White's chance, though, was at the expense of Stellmacher, his friend and next-door neighbor in an off-campus apartment complex.

"We do a lot of things together," White said. "We're real close. I think that's part of the reason why we don't have any problems on the field with our competition. We want to help each other."

Stellmacher initially suffered the stinger two weeks ago in practice. It flared up when he tackled Grady midway through the first quarter.


Joe Stellmacher, right
(Matthew Kutz/Badger Nation)

"As soon as I hit him, my neck went numb, my shoulder went numb, my arm was numb, my legs were numb, which was kind of scary at the time," Stellmacher said. "I was really scared. Just laying there, and I was like, ‘All right just move your legs.' I moved those but then (my) neck was jut like flaming, my shoulder… it was like on fire. Kind of numb and tingly at the same time."

Stellmacher missed the next 11 plays, but he returned in the goal-line defense following a timeout late in the first quarter in spite of considerable pain and discomfort.

He made the stop on Grady on fourth-and-goal from the UW 1, and tried to keep playing, but the pain was unbearable.

Said Stellmacher: "Every time I made contact with that shoulder I'd get that stinging sensation down my arm. My arm was just kind of like a noodle….

"I was like playing with one arm, so I figured get Johnny out there (with) two able arms.
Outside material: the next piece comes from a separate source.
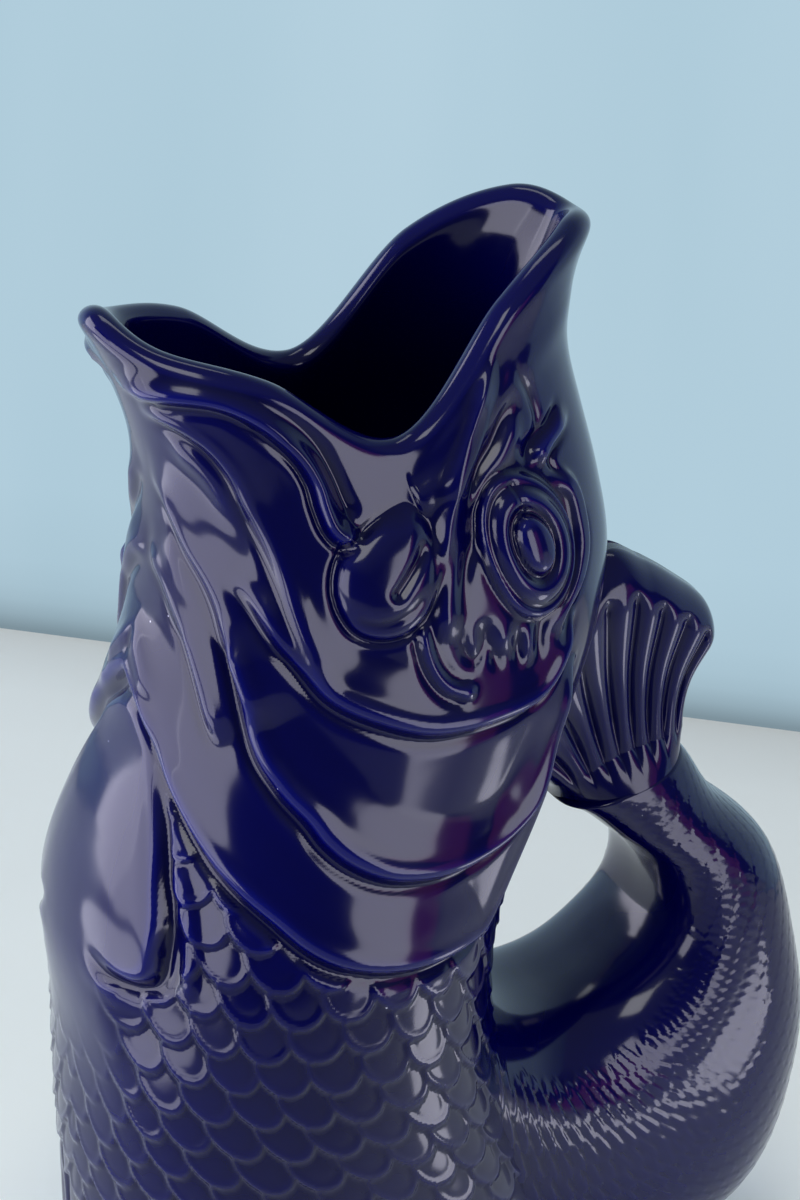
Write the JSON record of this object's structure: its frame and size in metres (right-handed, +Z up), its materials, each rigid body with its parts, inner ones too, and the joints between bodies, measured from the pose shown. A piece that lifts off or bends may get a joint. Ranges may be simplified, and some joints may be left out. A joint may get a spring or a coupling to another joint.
{
  "type": "gurgle jug",
  "caption": "Glazed stoneware jug shaped as a standing fish: open mouth with a pouring lip, hollow tail looped up behind as the handle.",
  "frame": {"origin": "centre of the foot ring, on the surface that the jug stands on", "axes": "+Z up, -X towards the pouring lip and the belly, +X towards the tail handle, -Y towards the fish's left side"},
  "size_m": [0.1744, 0.1044, 0.2542],
  "materials": {
    "glaze": "gloss cobalt glaze",
    "bare_clay": "unglazed, matt"
  },
  "bodies": {
    "root": {"body": "glaze", "foot_ring": "bare_clay", "tail": "glaze", "tail_fin": "glaze", "gill_cover_left": "glaze", "gill_cover_right": "glaze", "jaw_left": "glaze", "lip_roll_left": "glaze", "lip_roll_right": "glaze", "throat_fold_upper_left": "glaze", "throat_fold_upper_right": "glaze", "throat_fold_lower_left": "glaze", "throat_fold_lower_right": "glaze", "jaw_right": "glaze", "eye_left": "glaze", "eye_right": "glaze", "pectoral_fin_left": "glaze", "pectoral_fin_right": "glaze", "pelvic_fin_left": "glaze", "pelvic_fin_right": "glaze"}
  },
  "joints": []
}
I didn't want to hurt the team being 50 percent out there."

This is not the first time Stellmacher lost playing time due to injury.

As a redshirt freshman in 2003, he won UW's nickel back job out of camp and unseated then-senior Ryan Aiello as the starting strong safety for the third game of the season. He might have become UW's primary strong safety, but in week five at Illinois he sustained a broken leg, ending his season.

"It's frustrating. I've missed enough games in my career already and I'm still a junior," Stellmacher said. "I mean it's frustrating but I remain optimistic and will do everything I can to get back out there."

Stellmacher was back on the field last year, but he was a shadow of himself. He was a few steps slower and not quite as physical or instinctive as he had been the season before. He competed hard on special teams but played sparingly in the defensive backfield.

White started the Badgers' first two games in 2004, but he was late to a team meeting prior to the road game at Arizona and was benched in favor of Robert Brooks, another close friend of White's. The then-senior Brooks grabbed the position by the horns and would not let go, and White's playing time tapered off substantially.

Fall camp was much different for each player this year. White made marked improvements in his coverage skills and Stellmacher was healthy again and making plays all over the field, as he had two years before.

Stellmacher opened the year nipping at White's heels for the starting spot and he played very well after replacing White in the lineup.

Had Stellmacher stayed healthy, White may not have had another chance to play regularly this season. When his opportunity arose, however, White answered the call.

"He was one happy clam after the game," Stellmacher said. "I was very proud for him too. He needed a game like that. He was down on himself pretty good…

"He did his job, he stepped in and I was his No. 1 fan when he was out there. I was very happy for him. Couldn't be more proud of him."